I’ve never had experience with Blue Jays before moving to Texas. The first time I saw one I was thrilled and loved to watch it in our yard. Then it started attacking the cat. Suddenly that bird wasn’t so pretty. We moved from that house into another and in the past few weeks I’ve noticed two Blue Jays spending time in this yard, though I don’t believe they have a nest in our tree. I’ve been watching the birds and they’ve behaved themselves, but in the past few days they’ve started their attack.

Not only do they revel in act of dive-bombing the cat, they’ve also set their sights on me as a target, swooping within inches of my face. In fact, if one is in the yard but the other isn’t and we come outside, the bird will perch on the house and scream for the other to join in the fun.
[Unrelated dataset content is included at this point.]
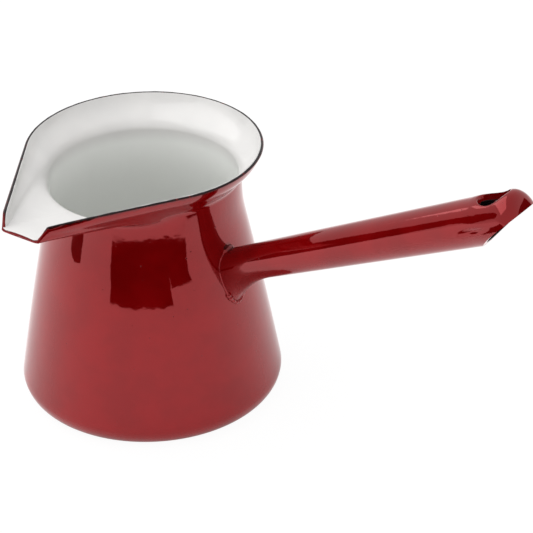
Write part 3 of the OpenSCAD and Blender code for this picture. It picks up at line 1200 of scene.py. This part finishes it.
    def weld(self, material: bpy.types.Material) -> bpy.types.Object:
        """The weld bead with its lumps, grown along the join by Geometry Nodes."""
        path = self.foot_line()
        n = len(path)
        host = mesh_object("weld_path", path, [], [(j, (j + 1) % n) for j in range(n)])
        low, high = path[:, 2].min() * MM, path[:, 2].max() * MM
        recipe = Recipe("weld_bead_and_lumps", {"Thin": 0.0004, "Thick": 0.001, "Low": float(low),
                                                "High": float(high), "Lumps": 40, "Lump": 0.0008, "Seed": 7,
                                                "Material": None})
        g, value = recipe.graph, recipe.value
        curve = g.wire(g.node("GeometryNodeMeshToCurve", Mesh=value("Geometry")))
        position = g.wire(g.node("GeometryNodeInputPosition"))
        z = g.wire(g.node("ShaderNodeSeparateXYZ", i0=position), 2)
        height = (z - value("Low")) / (value("High") - value("Low"))
        noise = g.wire(g.node("ShaderNodeTexNoise", {"noise_dimensions": "4D"}, Vector=position,
                              W=value("Seed"), Scale=420.0, Detail=2.0))
        down = 1 - height.ramp(0.0, 0.55)
        size = (value("Thin") + (value("Thick") - value("Thin")) * down) * (0.3 + noise * 1.4)
        size = size + height.ramp(0.955, 0.99) * (1.1 * MM)
        ring = g.wire(g.node("GeometryNodeCurvePrimitiveCircle", {"mode": "RADIUS"}, i0=12, Radius=1.0))
        swept = g.node("GeometryNodeCurveToMesh", Curve=curve, Profile_Curve=ring, Scale=size)
        points = g.wire(g.node("GeometryNodeResampleCurve", Curve=curve, Count=value("Lumps")))
        pick = g.wire(g.node("FunctionNodeRandomValue", {"data_type": "FLOAT"}, i2=0.3, i3=1.0,
                             Seed=value("Seed")), 1)
        ball = g.wire(g.node("GeometryNodeMeshIcoSphere", Radius=value("Lump"), Subdivisions=3))
        lumps = g.wire(g.node("GeometryNodeInstanceOnPoints", Points=points, Instance=ball,
                              Selection=height < 0.3, Scale=pick))
        joined = g.node("GeometryNodeJoinGeometry")
        g.tree.links.new(swept.outputs[0], joined.inputs[0])
        g.tree.links.new(lumps.socket, joined.inputs[0])
        recipe.close(g.wire(joined))
        piece = recipe.grow("weld_bead_coat", host, {
            "Thin": 0.36 * MM, "Thick": 0.85 * MM, "Lump": 1.25 * MM, "Lumps": 72, "Low": float(low),
            "High": float(high), "Material": material})
        face_out(piece)
        return piece


# ---------------------------------------------------------------------------------------------- studio
@dataclass
class Studio:
    """Plain pale floor, soft light, dark flags for reflections, and the camera."""

    azimuth: float = math.radians(36.3)
    elevation: float = math.radians(30.67)
    roll: float = math.radians(-1.18)
    distance: float = 0.9215
    aim_right: float = 0.0441
    aim_up: float = 0.0427
    lens: float = 159.53
    sensor: float = 36.0
    floor_half: float = 6.0
    floor_drop: float = 0.02
    floor_grey: float = 0.85
    floor_wash: float = 0.93
    floor_glow: float = 0.3
    sky: float = 0.9
    top_light: float = 9.0

    def camera(self) -> None:
        """Places the camera by its angles round the origin of the pot."""
        az, el = self.azimuth, self.elevation
        forward = Vector((-math.sin(az) * math.cos(el), math.cos(az) * math.cos(el), -math.sin(el)))
        right = Vector((math.cos(az), math.sin(az), 0))
        up = right.cross(forward)
        rolled_right = right * math.cos(self.roll) + up * math.sin(self.roll)
        rolled_up = up * math.cos(self.roll) - right * math.sin(self.roll)
        data = bpy.data.cameras.new("camera")
        data.lens, data.sensor_width = self.lens, self.sensor
        data.clip_start, data.clip_end = 0.01, 50
        data.dof.use_dof = False
        made = bpy.data.objects.new("camera", data)
        bpy.context.scene.collection.objects.link(made)
        axes = Matrix((rolled_right, rolled_up, -forward)).transposed()
        made.matrix_world = axes.to_4x4()
        made.location = rolled_right * self.aim_right + rolled_up * self.aim_up - forward * self.distance
        bpy.context.scene.camera = made

    @staticmethod
    def matt(graph: Graph, grey: float, glow: float = 0.0) -> Wire:
        """A matt surface that may glow.

        Args:
            graph: The material's graph.
            grey: Its grey.
            glow: How strongly it glows.

        Returns:
            The surface.
        """
        colour = (grey, grey, grey, 1)
        return graph.wire(graph.node("ShaderNodeBsdfPrincipled", Base_Color=colour, Roughness=0.9,
                                     Emission_Color=(1, 1, 1, 1), Emission_Strength=glow))

    def black_material(self, name: str) -> bpy.types.Material:
        """Matt black.

        Args:
            name: The material's name.

        Returns:
            The material.
        """
        material, graph = empty_material(name)
        graph.node("ShaderNodeOutputMaterial", Surface=self.matt(graph, 0.0))
        return material

    def floor_material(self) -> bpy.types.Material:
        """Pale floor whose shadow is almost washed out for the camera.

        Returns:
            The material.
        """
        material, graph = empty_material("pale_floor")
        lit = self.matt(graph, self.floor_grey, self.floor_glow)
        clear = graph.wire(graph.node("ShaderNodeEmission", Color=(1, 1, 1, 1), Strength=1.0))
        seen = graph.wire(graph.node("ShaderNodeLightPath"), "Is Camera Ray")
        mixed = graph.node("ShaderNodeMixShader", i0=seen * self.floor_wash, i1=lit, i2=clear)
        graph.node("ShaderNodeOutputMaterial", Surface=graph.wire(mixed))
        return material

    def floor(self) -> None:
        """The floor, just under the base."""
        h = self.floor_half / MM
        corners = np.array([[-h, -h, 0], [h, -h, 0], [h, h, 0], [-h, h, 0]]) - [0, 0, self.floor_drop]
        floor = mesh_object("studio_floor", corners, [(0, 1, 2, 3)])
        floor.data.materials.append(self.floor_material())

    def one_way_black(self) -> bpy.types.Material:
        """Black for rays that travel towards +X, clear for the others."""
        material = bpy.data.materials.get("flag_one_way")
        if material is None:
            material, graph = empty_material("flag_one_way")
            back = graph.wire(graph.node("ShaderNodeNewGeometry"), "Incoming")
            away = graph.wire(graph.node("ShaderNodeSeparateXYZ", i0=back)) < 0.0
            clear = graph.wire(graph.node("ShaderNodeBsdfTransparent"))
            black = graph.wire(graph.node("ShaderNodeBsdfDiffuse", Color=(0, 0, 0, 1)))
            mixed = graph.node("ShaderNodeMixShader", i0=away, i1=clear, i2=black)
            graph.node("ShaderNodeOutputMaterial", Surface=graph.wire(mixed))
        return material

    def flag(self, name: str, points: Sequence, one_way: bool = False) -> None:
        """A dark card that only reflections see.

        Args:
            name: Its name.
            points: Its corners in metres.
            one_way: Whether only rays that travel towards +X see it.
        """
        card = mesh_object(name, np.array(points) / MM, [tuple(range(len(points)))])
        card.data.materials.append(self.one_way_black() if one_way else self.black_material(name + "_black"))
        card.visible_camera = card.visible_diffuse = card.visible_shadow = card.visible_transmission = False

    @staticmethod
    def sector(start: float, end: float, near: float, far: float, z_near: float, z_far: float) -> list:
        """Corners of a ring sector between two azimuths in degrees.

        Args:
            start: First azimuth.
            end: Last azimuth.
            near: Near radius.
            far: Far radius.
            z_near: Height at the near radius.
            z_far: Height at the far radius.

        Returns:
            The corners.
        """
        turns = [math.radians(start + (end - start) * i / 12) for i in range(13)]
        inner = [(near * math.sin(a), -near * math.cos(a), z_near) for a in turns]
        outer = [(far * math.sin(a), -far * math.cos(a), z_far) for a in reversed(turns)]
        return inner + outer

    @staticmethod
    def tapered(start: tuple, end: tuple, start_w: float, end_w: float, z: float) -> list:
        """Corners of a level card that widens along its middle line.

        Args:
            start: Its narrow end.
            end: Its wide end.
            start_w: Its width at the start.
            end_w: Its width at the end.
            z: Its height.

        Returns:
            The corners.
        """
        a, b = Vector(start), Vector(end)
        side = Vector((a.y - b.y, b.x - a.x)).normalized()
        return [(*place, z) for place in (a + side * start_w / 2, b + side * end_w / 2,
                                          b - side * end_w / 2, a - side * start_w / 2)]

    def flags(self) -> None:
        """The dark places of the studio: stepped cards on the right and in front, small ones for the
        tongue and the spout's side, and far ones on the left and on the right."""
        self.flag("flag_low", self.sector(2, 59, 0.115, 0.6, 0.044, 0.044), True)
        self.flag("flag_mid", self.sector(58, 76, 0.095, 0.6, 0.054, 0.054), True)
        self.flag("flag_high", self.sector(58, 90, 0.075, 0.6, 0.066, 0.066), True)
        self.flag("flag_tongue", [(0.112, -0.058, 0.06), (0.15, -0.058, 0.06), (0.15, -0.058, 0.113),
                                  (0.132, -0.058, 0.116), (0.12, -0.058, 0.1)])
        self.flag("flag_left_wall", self.sector(-82, -43, 1.5, 1.51, 0.0, 0.52))
        self.flag("flag_left_floor", self.sector(-82, -43, 0.75, 1.5, 0.001, 0.0))
        self.flag("flag_stand", self.tapered((-0.011, -0.05), (-0.025, -0.061), 0.004, 0.014, 0.066))
        self.flag("flag_right_wall", self.sector(98, 150, 1.2, 1.21, 0.05, 0.4))

    def lights(self) -> None:
        """A white surround and one large soft light above."""
        world = bpy.data.worlds.new("surround")
        bpy.context.scene.world = world
        world.use_nodes = True
        graph = Graph(world.node_tree)
        seen = graph.wire(graph.node("ShaderNodeLightPath"), "Is Camera Ray")
        strength = seen * (1.05 - self.sky) + self.sky
        back = graph.node("ShaderNodeBackground", Color=(1, 1, 1, 1), Strength=strength)
        graph.node("ShaderNodeOutputWorld", Surface=graph.wire(back))
        light = bpy.data.lights.new("overhead", "AREA")
        light.shape, light.size, light.size_y, light.energy = "RECTANGLE", 1.6, 1.2, self.top_light
        lamp = bpy.data.objects.new("overhead", light)
        lamp.location = (-0.55, -0.35, 1.05)
        lamp.rotation_euler = Vector(lamp.location).to_track_quat("Z", "Y").to_euler()
        bpy.context.scene.collection.objects.link(lamp)

    def build(self) -> None:
        """Sets up the whole studio."""
        self.floor()
        self.flags()
        self.lights()
        self.camera()
        bpy.context.scene.view_settings.view_transform = "Standard"
        bpy.context.scene.view_settings.look = "None"


def main() -> None:
    """Builds the pot, the handle and the studio."""
    logging.basicConfig(level=logging.INFO, format="%(name)s %(message)s")
    pot = Pot(PotSizes.from_frame())
    handle = Handle(HandleSizes.from_frame(), pot)
    red = RedEnamel(nub=tuple(handle.foot_line()[0] * MM)).material()
    white, steel, dark = WhiteEnamel().material(), DrawnSteel().material(), GroundCoat().material()
    pot.build(red, white, steel, GroundCoat(has_lip=True).material())
    handle.build(red, dark, steel)
    Studio().build()


if __name__ == "__main__":
    main()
My first response was to consider what it would take to rid my yard of these birds for good. I’m not a violent type and I’ve certainly never had a vendetta against a little bird, but this one seems extra excited to claw my face. After lamenting my problems on Facebook a friend pointed out that it’s illegal to injure or move Blue Jays and their nests, thanks to a little thing called the Migratory Bird Treaty Act of 1918. One might think the birds are aware of this fact, fueling their apparent sense of entitlement.

My search then turned to the Internet, which produced a slew of results on how to rid your yard of this pesky bird. Do any of them really work? They’re a pretty smart bird so only time will tell. In the meantime, expect to see the bird bullying you, your pets, other birds in the area, squirrels, rabbits, leaves and branches, barbeque grills, ghosts, and anything else it sees. Here’s what you might try if you have a pesky Blue Jay in your yard:

  • Wind Chimes
  • A fake owl
  • A realistic rubber snake (like a cotton mouth)
  • Get a cat (this has already proven to be a source of entertainment for the birds, not a means to rid the yard of them)
  • Change the food in your bird feeder, if you have one in the yard
  • Children’s windmills

One Web site even offered up a CD that can be played in the yard that guarantees it will chase away Blue Jays from the first time it’s played. Also, if you get a fake owl or rubber snake it needs to be moved often to create a “realistic” predator.

Another suggestion I found was to call animal control to have them deal with it, but it’s unlikely this will produce results. In order to move a nest a permit must be granted, and those are rarely approved. The bottom line is, even if it’s in an inconvenient spot or you’re in the midst of a full-on war every day, you’re stuck with that nest.

For those of us in Wichita Falls there will eventually be relief. The birds don’t stick around year-round and they’ll move on to the next place. They’re also just doing what comes naturally, which is protecting their nest and their babies and getting food wherever they can. Sure, it’s annoying to those of us who have a streak of feathers cross our faces every day, but it will end when they move.